All the money in the world

Is a movie about a man so rich, all he had was money. He died holding a painting. There was no one, repeat no one, to help him. But I go ahead of myself.

We are told Mr. Getty was so rich, no one individual before him had been as rich as he was in the entire universe. He is a great art collector, though, I think sometimes people fleece him and sell him fakes. He has no love for humans. He sees them as pests or as out to take his money.

Getty in order not to pay tax registers his empire as a trust fund. He gives no money to charity. In fact, he gives no money to no one. In his house, should you want to make a phone call, there is a pay phone in the lobby for your use.

Maybe the wife left him. I can’t recall what happens to her. For the son, the less said the better.

As for the daughter in law, she is great.

The grandson gets into trouble, or rather, trouble follows him. He is kidnapped by some outlaws who demand $17mn as ransom. When the money is not forthcoming, they sell him to an ‘investor’ who demands $7mn. The mother doesn’t have this money. The grandfather on the other hand could have raised this money without a sweat but simply refuses to do so.

The old man says everything and everyone has a price. The only struggle in the world is to know what that price is.

In order not to be a spoilsport, I will stop here and recommend you watch the movie. If you have watched it, you can weigh in below.

About makagutu

As Onyango Makagutu I am Kenyan, as far as I am a man, I am a citizen of the world

23 thoughts on “All the money in the world

  1. Peter says:

    Virtues taken to extremes becomes vices. So frugality if taken too far becomes stinginess.

    But a real dilemma is how to respond to kidnapping. But I won’t go down that rabbit hole here.

    As they say “you can’t take it with you”. A study of dying people shows that it is personal relationships that dominate their thoughts, certainly not money.


    • makagutu says:

      In one of the scenes, an employee of Getty tells him the kidnappers would do things to his grandson that no amount of money can make good. They cut off the boys ear to send a message they were serious. As you say, it is a dilemma.

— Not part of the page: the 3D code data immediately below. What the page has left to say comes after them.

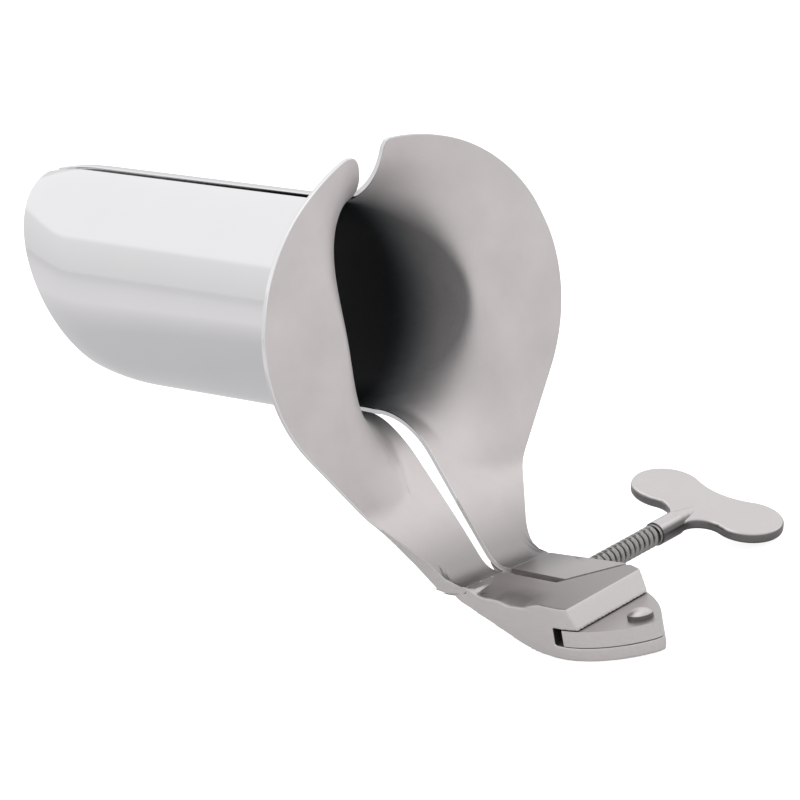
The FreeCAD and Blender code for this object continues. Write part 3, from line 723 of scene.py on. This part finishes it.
def build_near_block(sizes, material):
    """The near arm as it left the polishing wheel: soft edges, and a top that rolls down to a
    wavy outer edge."""
    source = NODES["near_joint_block"]
    block = bpy.data.objects.new("near_arm", source.data.copy())
    block.data.transform(source.matrix_world)
    place_in_scene(block)
    even = block.modifiers.new("Even mesh", "REMESH")
    even.mode = "VOXEL"
    even.voxel_size = 0.2 * MM
    soft = block.modifiers.new("Soft edges", "SMOOTH")
    soft.factor = 0.5
    soft.iterations = 3
    bpy.context.view_layer.update()
    evaluated = block.evaluated_get(bpy.context.evaluated_depsgraph_get())
    mesh = bpy.data.meshes.new_from_object(evaluated)
    limits = np.array([vertex.co[:] for vertex in block.data.vertices])
    block.modifiers.clear()
    block.data = mesh
    points = np.zeros(len(mesh.vertices) * 3)
    mesh.vertices.foreach_get("co", points)
    points = points.reshape(-1, 3)
    x, y, z = points.T / MM
    level, seam = sizes.arm_height / MM, -sizes.arm_seam / MM

    # the top rolls down to the outer edge, in waves, and not at the two ends
    half_width = np.interp(x, (seam, -10.0), (sizes.arm_half_width / MM, 10.3))
    across = between(-y, half_width - 5.5, half_width)
    wave = (1.0 + 0.2 * np.sin(2 * math.pi * (x + 2.0) / 10.5)
            + 0.05 * np.sin(2 * math.pi * x / 4.6))
    ends = smooth(between(x, -12.5, -17.5) * between(x, -32.5, -27.5))
    points[:, 2] -= sizes.arm_roll * across ** 2 * between(z, 4.2, level) * wave * ends

    # the top meets the strap's foot without a step, and the toe stays behind the swollen strap
    corner = (z > level - 0.7) & (x < seam + 0.7) & (x > seam - 0.4)
    points[corner, 0] = (seam - 0.05) * MM
    near_seam = ((z > level - 0.45) & (x < seam + 2.5) & (x > seam - 0.4)
                 & (-y < half_width - 0.3))
    points[near_seam | corner, 2] = level * MM
    points[:, 1] += 0.35 * MM * between(x, seam - 1.5, seam - 4.5)
    points[:, 0] = np.maximum(points[:, 0], (seam - 5.5) * MM)
    points = np.clip(points, limits.min(axis=0), limits.max(axis=0))
    mesh.vertices.foreach_set("co", points.ravel())
    mesh.materials.clear()
    mesh.materials.append(material)
    mesh.shade_smooth()
    return block


# ---------------------------------------------------------------- thread

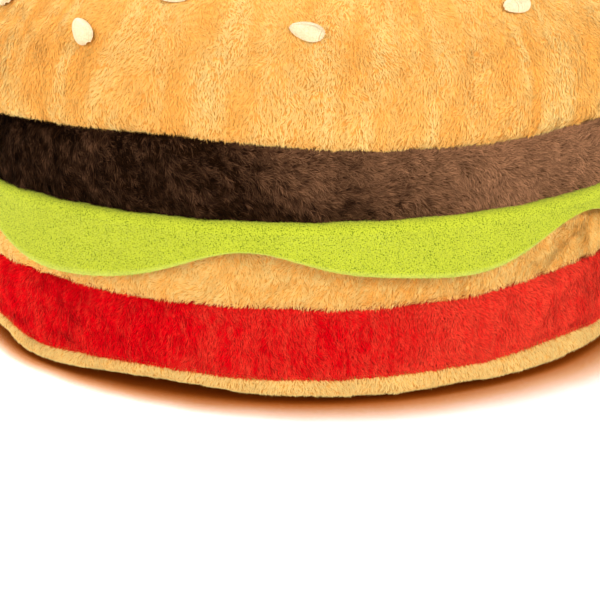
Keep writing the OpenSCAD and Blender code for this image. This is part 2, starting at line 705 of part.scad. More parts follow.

      In the scene where Getty gets a stroke and tries to call for help and no one shows up, you actually feel sorry for him.


      • johnfaupel says:

        Money has become the new god to worship, so hierarchical competition has replaced egalitarian cooperation. At one time Andrew Carnegie was probably the richest man in the world but eventually became wise enough to save him true self by announcing ‘the man who dies rich, dies disgraced’, so gave most of his wealth away.


  2. Arkenaten says:

    I have not seen the movie – didn’t know it was out there – but after watching the trailer am definitely going to.
    I know the history side and I love Wahlberg as an actor and Scott is my favorite director so it should be a great show.
    Good on you for mentioning it.


  3. I will watch this. Looks good and great creative people are involved.


  4. nasimolo says:

    Just watched the movie. Poor old man, he didn’t have the money, the money had him by the balls. Sure, he must have had many fakes, with the sculpture he gave to his grandson being an example; it could fetch anything significant when it was time to sell. Cinquata is something else, street smart, and hasn’t given himself fully to the inhumanity and foolishness of his trade. He didn’t report himself or kill Paul when he exposed his face to him. Loved it


    • makagutu says:

      That old man was so poor money is all he had.
      Though a criminal, one actually is sympathetic to Cinquata. He makes you laugh when he says he doesn’t understand Americans. For him he would steal, well he steals already, steal more for family.